One final thing I had to do this week was attend an hour and a half long Biology and Fire Safety Training class. Some of the things I learned about were the correct procedures to enact when threatened by a fire for the building, the rules and regulations associated with maintaining a laboratory, and the importance of consistently updating the correct labeling for all chemicals within the lab and chemical supply closets. Things like these are handled very seriously, and if a lab has too many violations (or maybe even just one major one), it can be shut down. There’s a lot to constantly remember, so I got to appreciate more of what it means to run and maintain your own lab.

That’s a lot of information for one post, so I’ll continue next time with what I do next week!

Until then!

- Sofia

Week 3 (07/27-31/15)

This week I continued working on the many different aspects of my project. However, of course, my full time here was utilized and I received materials and helped out with a variety of different things. I ran a PCR for an unrelated project, learned how to clean the Nanodispenser, learned how to spot a chip using the Nanodispenser (this was done for yet another project), ran this chip in the mass spectrometer, and received some literature, including an article on Lee Jones (whose work is related to exercise and its effects on cancer), a paper on molecular pathological epidemiology (a newly developing discipline that combines the fields of epidemiology with pathology to truly understand the source and spread of diseases), Primer of Epidemiology by Gary Friedman, and The Molecular Mechanics of Cancer Predisposition by Neil Sullivan. I also created a PCR ladder reference for the lab’s sake.

As for my project, I received a document detailing how to dilute primers (because when primers are shipped, they don’t come as solutions, but rather in a solid form the size of a speck of dust). I had to dilute the forward and reverse primers to 100µm, and the extension primers to 500µm. After this, I created primer mixes (two of each for well 1 and 2). We then ran a primer optimization, which is when you test the primer mix in the mass spectrometer to ensure all primers output around the same signal. It is then calculated for those that are too low how much more of the primer should be added to the mix. To the left is an example of what optimized primer signals should look like.

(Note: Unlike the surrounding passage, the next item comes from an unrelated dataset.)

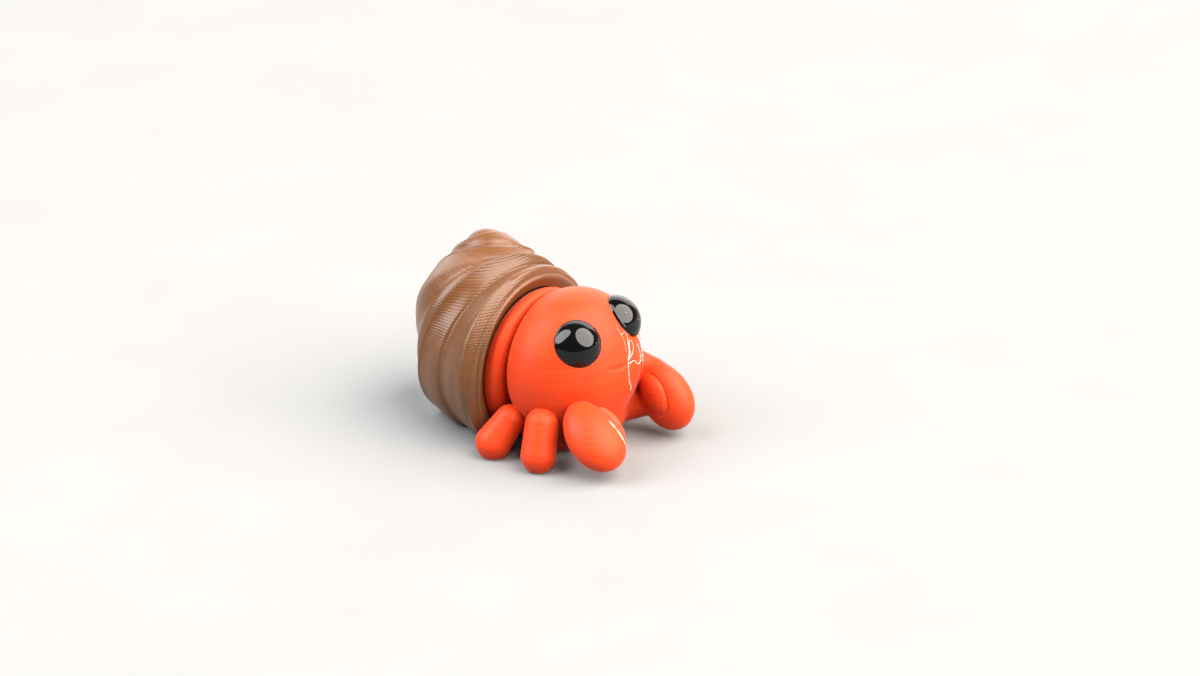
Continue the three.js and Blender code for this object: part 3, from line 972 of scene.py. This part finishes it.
def new_group(name, inputs, outputs):
    """An empty group of shader nodes, with named inputs and their usual values, and named outputs."""
    tree = bpy.data.node_groups.new(name, "ShaderNodeTree")
    for label, usual in inputs.items():
        tree.interface.new_socket(label, in_out="INPUT", socket_type="NodeSocketFloat").default_value = usual
    for label in outputs:
        tree.interface.new_socket(label, in_out="OUTPUT", socket_type="NodeSocketFloat")
    return tree, tree.nodes.new("NodeGroupInput").outputs, tree.nodes.new("NodeGroupOutput").inputs


def use_group(tree, group, **inputs):
    """Puts a group into a material and returns its outputs."""
    node = add(tree, "Group", node_tree=group)
    for label, value in inputs.items():
        node.inputs[label.replace("_", " ")].default_value = value
    return node.outputs


def new_material(name, thing):
    """A material with one Principled shader, put on an object as its only one."""
    material = bpy.data.materials.new(name)
    material.use_nodes = True
    thing.data.materials.clear()
    thing.data.materials.append(material)
    return material.node_tree, material.node_tree.nodes["Principled BSDF"]


def connect(tree, shader, **sockets):
    """Links or sets the shader's sockets; a plain number goes straight onto the socket."""
    for label, value in sockets.items():
        socket = shader.inputs[label.replace("_", " ")]
        if isinstance(value, bpy.types.NodeSocket):
            tree.links.new(value, socket)
        else:
            socket.default_value = value


print("groups and materials can be made in one call each")

# %% [markdown]
# ## Printed layers
# Melted plastic is laid down in flat layers, and each one bulges a little at its edge. The group works
# from height alone, so the lines run level round every part. It gives the bulge as a height for bump, a
# mask for the grooves between layers, where a darker colour is painted as shade, and a random tone for
# each layer. Where a surface is nearly level the bulge is halved. Real grooves in the mesh would need
# millions of faces.

# %% Make the group for printed layers
LAYER = 0.22  # mm
WANDER = 0.05  # mm that the lines waver
WANDER_SCALE = 350.0  # of the noise that they follow
LEVEL_LOSS = 0.5  # share of the bulge that a level surface loses


def make_layers_group():
    tree, given, result = new_group(
        "print_layers", {"Layer mm": LAYER, "Wander mm": WANDER}, ("Height", "Groove shade", "Tone")
    )
    place = add(tree, "TexCoord").outputs["Object"]
    z = add(tree, "SeparateXYZ", {"Vector": place}).outputs["Z"]
    noise = add(tree, "TexNoise", {"Vector": place, "Scale": WANDER_SCALE, "Detail": 1.0}).outputs["Fac"]
    wander = maths(tree, "MULTIPLY", maths(tree, "SUBTRACT", noise, 0.5), given["Wander mm"])
    level = maths(tree, "ADD", maths(tree, "MULTIPLY", z, 1.0 / MM), wander)
    count = maths(tree, "DIVIDE", level, given["Layer mm"])
    part = maths(tree, "FRACT", count)
    off_middle = maths(tree, "SUBTRACT", maths(tree, "MULTIPLY", part, 2.0), 1.0)
    hollow = maths(tree, "POWER", maths(tree, "ABSOLUTE", off_middle), 2.0)
    normal = add(tree, "NewGeometry").outputs["Normal"]
    levelness = maths(tree, "ABSOLUTE", add(tree, "SeparateXYZ", {"Vector": normal}).outputs["Z"])
    gain = maths(tree, "SUBTRACT", 1.0, maths(tree, "MULTIPLY", levelness, LEVEL_LOSS))
    bead = maths(tree, "SUBTRACT", 1.0, hollow)
    tree.links.new(maths(tree, "MULTIPLY", bead, gain), result["Height"])
    # The groove mask says where painted shade goes.
    tree.links.new(maths(tree, "POWER", hollow, 3.0), result["Groove shade"])
    layer = maths(tree, "FLOOR", count)
    tone = add(tree, "TexWhiteNoise", {"W": layer}, noise_dimensions="1D").outputs["Value"]
    tree.links.new(tone, result["Tone"])
    return tree


layers_group = make_layers_group()
print("group made:", layers_group.name)

# %% [markdown]
# ## Soft changes and specks
# No real surface has one even tone. The first group gives slow, cloudy changes, and the second gives a
# few small round specks of dust or nicks, from random cells of which only some are filled. Noise alone
# can't give round specks with clear space between them.

# %% Make the groups for clouds and specks


def make_clouds_group():
    tree, given, result = new_group("soft_clouds", {"Size mm": 2.0, "Seed": 0.0}, ("Cloud",))
    place = add(tree, "TexCoord").outputs["Object"]
    scale = maths(tree, "DIVIDE", 1.0 / MM, given["Size mm"])
    noise = add(tree, "TexNoise", {
        "Vector": place, "W": given["Seed"], "Scale": scale, "Detail": 3.0
    }, noise_dimensions="4D").outputs["Fac"]
    spread = add(tree, "MapRange", {"Value": noise, "From Min": 0.3, "From Max": 0.7}).outputs["Result"]
    tree.links.new(spread, result["Cloud"])
    return tree


def make_specks_group():
    usual = {"Cell mm": 0.5, "Share": 0.2, "Radius": 0.15}
    tree, given, result = new_group("small_specks", usual, ("Mask",))
    place = add(tree, "TexCoord").outputs["Object"]
    scale = maths(tree, "DIVIDE", 1.0 / MM, given["Cell mm"])
    cells = add(tree, "TexVoronoi", {"Vector": place, "Scale": scale})
    red = add(tree, "SeparateColor", {"Color": cells.outputs["Color"]}).outputs["Red"]
    filled = maths(tree, "LESS_THAN", red, given["Share"])
    near = maths(tree, "LESS_THAN", cells.outputs["Distance"], given["Radius"])
    tree.links.new(maths(tree, "MULTIPLY", filled, near), result["Mask"])
    return tree


clouds_group = make_clouds_group()
specks_group = make_specks_group()
print("groups made:", clouds_group.name, "and", specks_group.name)

# %% [markdown]
# ## Painted highlights on the crab
# Beside the right finger the claw's edge catches light from behind, so a jagged pale line is painted
# down its front as a highlight. The finger's layer edges and the first printed layer's bulging edge get
# faint painted highlights too. The amount is stored on the mesh's points, because it depends on the
# shapes, which a material doesn't know.

# %% Mark the painted highlights
HIGHLIGHT_SIDE = 4.44  # mm to the side, level with the head's middle
HIGHLIGHT_LEAN = 0.134  # mm further in for each mm down
HIGHLIGHT_TOP = -1.7  # the line starts here
HIGHLIGHT_FADE = 0.3  # mm from there to its full strength
HIGHLIGHT_WIDEST = -2.6  # where it is widest
HIGHLIGHT_SWELL = 0.5  # mm up and down over which it widens
HIGHLIGHT_WIDTH = (0.04, 0.07)  # mm to each side, and how much more at its widest
ON_CLAW, OFF_FINGER, ON_FINGER = 0.1, 0.02, 0.1  # mm from the eggs
# Painted highlights on the finger's layer edges, stronger on some layers than on others.
FINGER_HIGHLIGHT = 0.05
BED_HIGHLIGHT = 0.3  # painted highlight on the first layer's bulging edge
BED_HIGHLIGHT_HEIGHT, BED_HIGHLIGHT_SPREAD = 0.08, 0.07  # mm
ragged = luck.uniform(0.35, 1.5, 100)  # each printed layer gets its own share of the painted highlight


def painted_highlight_amount(points):
    """How much painted highlight each point gets, from 0 to 1."""
    mirrored = [-points[:, 0], points[:, 1], points[:, 2]]
    egg, finger = egg_shape(mirrored, *CLAW["right"]), egg_shape(mirrored, *FINGER["right"])
    height = points[:, 2]
    above_floor = height - FLOOR
    luck_here = ragged[np.clip((above_floor / LAYER).astype(int), 0, len(ragged) - 1)]
    off_line = mirrored[0] - (HIGHLIGHT_SIDE + HIGHLIGHT_LEAN * height)
    widest = np.exp(-((height - HIGHLIGHT_WIDEST) / HIGHLIGHT_SWELL) ** 2)
    width = (HIGHLIGHT_WIDTH[0] + HIGHLIGHT_WIDTH[1] * widest) * luck_here
    on_claw = (egg < ON_CLAW) & (finger > OFF_FINGER) & (points[:, 1] < CLAW["right"][0][1])
    strength = on_claw * np.clip((HIGHLIGHT_TOP - height) / HIGHLIGHT_FADE, 0.0, 1.0)
    line = np.exp(-((off_line / width) ** 2)) * strength
    on_finger = (finger < egg) & (finger < ON_FINGER)
    first_layer = BED_HIGHLIGHT * np.exp(-((above_floor - BED_HIGHLIGHT_HEIGHT) / BED_HIGHLIGHT_SPREAD) ** 2)
    return np.clip(line + FINGER_HIGHLIGHT * luck_here * on_finger + first_layer, 0.0, 1.0)


painted_pale = painted_highlight_amount(crab_points)
crab.data.attributes.new("painted_highlight", "FLOAT", "POINT").data.foreach_set("value", painted_pale)
# Counts the points with a strong painted highlight.
print("well scuffed points:", int((painted_pale > 0.5).sum()))

# %% [markdown]
# ## Coral-red plastic
# The crab's plastic is opaque, bright and only half glossy. Its tone changes a little from layer to
# layer, and the grooves between layers are painted a deeper red as shade. Both plastics are laid down in
# the same way, so one function wires the groups for them, and each finish adds what is its own.

# %% Finish the crab
# Each plastic's bright tone, its deep tone and the darker colour painted as shade in its layer grooves.
CRAB_COLOURS = ((0.52, 0.044, 0.0068, 1.0), (0.48, 0.030, 0.0050, 1.0), (0.39, 0.016, 0.0034, 1.0))
# Pale colour for the painted highlights and for the real nicks.
CRAB_NICK_AND_HIGHLIGHT = (0.62, 0.42, 0.35, 1.0)
CRAB_BUMP = 0.014 * MM
NICK_SHARE = 0.25  # share of the pale colour in a nick
ROUGH_RANGE = 0.12  # how much rougher the plastic is where its tone is lightest


def printed_plastic(tree, colours, groove_shade_share, cloud_mm, seed, bump_height, strength):
    """Colour, tone from 0 to 1 and normal of plastic that is laid down in layers."""
    bright, deep, groove_shade = colours
    layers = use_group(tree, layers_group, Layer_mm=LAYER, Wander_mm=WANDER)
    clouds = use_group(tree, clouds_group, Size_mm=cloud_mm, Seed=seed)
    tone = maths(tree, "MULTIPLY", maths(tree, "ADD", clouds["Cloud"], layers["Tone"]), 0.5)
    colour = blend(tree, tone, deep, bright)
    # The grooves between layers are darkened as painted shade.
    colour = blend(tree, maths(tree, "MULTIPLY", layers["Groove shade"], groove_shade_share), colour, groove_shade)
    return colour, tone, bump(tree, layers["Height"], bump_height, strength)


def finish_crab():
    tree, shader = new_material("crab_plastic", crab)
    colour, tone, normal = printed_plastic(
        tree, CRAB_COLOURS, groove_shade_share=0.3, cloud_mm=3.0, seed=1.0, bump_height=CRAB_BUMP, strength=0.8
    )
    nicks = use_group(tree, specks_group, Cell_mm=0.9, Share=0.12, Radius=0.09)["Mask"]
    # The painted highlights stored on the points, and the real nicks, both turn the plastic pale.
    highlight_and_nicks = add(tree, "Attribute", attribute_name="painted_highlight").outputs["Fac"]
    highlight_and_nicks = maths(tree, "MAXIMUM", highlight_and_nicks, maths(tree, "MULTIPLY", nicks, NICK_SHARE))
    connect(tree, shader, Base_Color=blend(tree, highlight_and_nicks, colour, CRAB_NICK_AND_HIGHLIGHT),
            Roughness=roughness(tree, tone, least=0.42, gain=ROUGH_RANGE), Specular_IOR_Level=0.15,
            Normal=normal, Sheen_Weight=0.1, Sheen_Roughness=0.3)


finish_crab()
print("crab finished")

# %% [markdown]
# ## Brown plastic
# The shell's plastic is a muted brown with a satin shine. The same layer lines catch the light on its
# ribs, where they make fine bright combs, so it differs from the crab's only in colour and gloss.

# %% Finish the shell
# Bright tone, deep tone, and the darker colour painted as shade in the layer grooves.
SHELL_COLOURS = (
    (0.122, 0.0475, 0.0165, 1.0), (0.099, 0.0375, 0.0128, 1.0), (0.062, 0.022, 0.008, 1.0)
)
SHELL_BUMP = 0.015 * MM


def finish_shell():
    tree, shader = new_material("shell_plastic", shell)
    colour, tone, normal = printed_plastic(
        tree, SHELL_COLOURS, groove_shade_share=0.4, cloud_mm=4.0, seed=2.0, bump_height=SHELL_BUMP, strength=1.0
    )
    connect(tree, shader, Base_Color=colour, Roughness=roughness(tree, tone, least=0.26, gain=ROUGH_RANGE),
            Specular_IOR_Level=0.32, Normal=normal)


finish_shell()
print("shell finished")

# %% [markdown]
# ## Black gloss of the eyes
# The domes are cast and polished, so they mirror the two soft boxes. A little dust and a faint haze keep
# them from looking like perfect glass.

# %% Finish the eyes
EYE_BLACK = (0.001, 0.001, 0.0012, 1.0)
EYE_DUST = (0.25, 0.24, 0.22, 1.0)
DUST_ROUGH = 0.4
EYE_BUMP = 0.004 * MM


def finish_eye(eye):
    tree, shader = new_material("eye_gloss", eye)
    haze = use_group(tree, clouds_group, Size_mm=1.2, Seed=3.0)["Cloud"]
    dust = use_group(tree, specks_group, Cell_mm=0.35, Share=0.1, Radius=0.12)["Mask"]
    colour = blend(tree, dust, EYE_BLACK, EYE_DUST)
    rough = roughness(tree, haze, least=0.03, gain=0.03)
    rough = maths(tree, "MAXIMUM", rough, maths(tree, "MULTIPLY", dust, DUST_ROUGH))
    connect(tree, shader, Base_Color=colour, Roughness=rough, Specular_IOR_Level=0.32,
            Normal=bump(tree, haze, EYE_BUMP, strength=0.5))


for eye in eyes:
    finish_eye(eye)
print("eyes finished")

# %% [markdown]
# ## Clear glue
# The glue is clear, and clear threads alone would show only faint glints. The bubbles are far too small
# to model. So it is part glass and part a pale milky colour, which paints the glints in as a highlight,
# and its tint changes slowly along it.

# %% Finish the glue
# Both tints are pale; on the part of the glue that is not glass they paint the threads' glints in as a
# highlight.
GLUE_CLEAR = (1.0, 0.68, 0.52, 1.0)
GLUE_PALE_HIGHLIGHT = (1.0, 0.84, 0.72, 1.0)
GLUE_BUMP = 0.02 * MM


def finish_glue():
    tree, shader = new_material("clear_glue", glue)
    clouds = use_group(tree, clouds_group, Size_mm=0.5, Seed=4.0)["Cloud"]
    colour = blend(tree, clouds, GLUE_CLEAR, GLUE_PALE_HIGHLIGHT)
    connect(tree, shader, Base_Color=colour, Roughness=roughness(tree, clouds, least=0.05, gain=0.15),
            Normal=bump(tree, clouds, GLUE_BUMP, strength=0.5), Transmission_Weight=0.65, IOR=1.46)


finish_glue()
print("glue finished")

# %% [markdown]
# ## Paper floor
# The floor is matt paper with a faint tooth. Under strong light a middle grey already looks white, and
# it throws less light up under the toy than white paper would.

# %% Finish the floor
PAPER_LIGHT = (0.200, 0.203, 0.205, 1.0)
PAPER_DARK = (0.192, 0.195, 0.197, 1.0)
PAPER_TOOTH = 0.02 * MM


def finish_floor():
    tree, shader = new_material("paper", floor)
    clouds = use_group(tree, clouds_group, Size_mm=12.0, Seed=5.0)["Cloud"]
    tooth = use_group(tree, clouds_group, Size_mm=0.4, Seed=6.0)["Cloud"]
    connect(tree, shader, Base_Color=blend(tree, clouds, PAPER_DARK, PAPER_LIGHT),
            Roughness=roughness(tree, tooth, least=0.8, gain=0.1), Specular_IOR_Level=0.2,
            Normal=bump(tree, tooth, PAPER_TOOTH, strength=0.3))


finish_floor()
print("floor finished")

Perhaps most importantly, however, was that I had to retrieve the DNA we would be using and make sure everything was in order. This DNA had already been extracted from a different study, so I did not have to worry about that. What I discovered, though, was that many of the 150 samples I would be testing needed to be normalized (set to a standard concentration) again. Although there are specimen logs that tracked the concentrations and volumes of all samples, just to be sure, I re-measured all 150 samples using the Nanodrop 8000. This spectrophotometer enables the user to measure the concentration of macromolecules (including DNA, RNA, and proteins). It looks like the image to the right, and to the bottom is what it would look like to place samples to be read.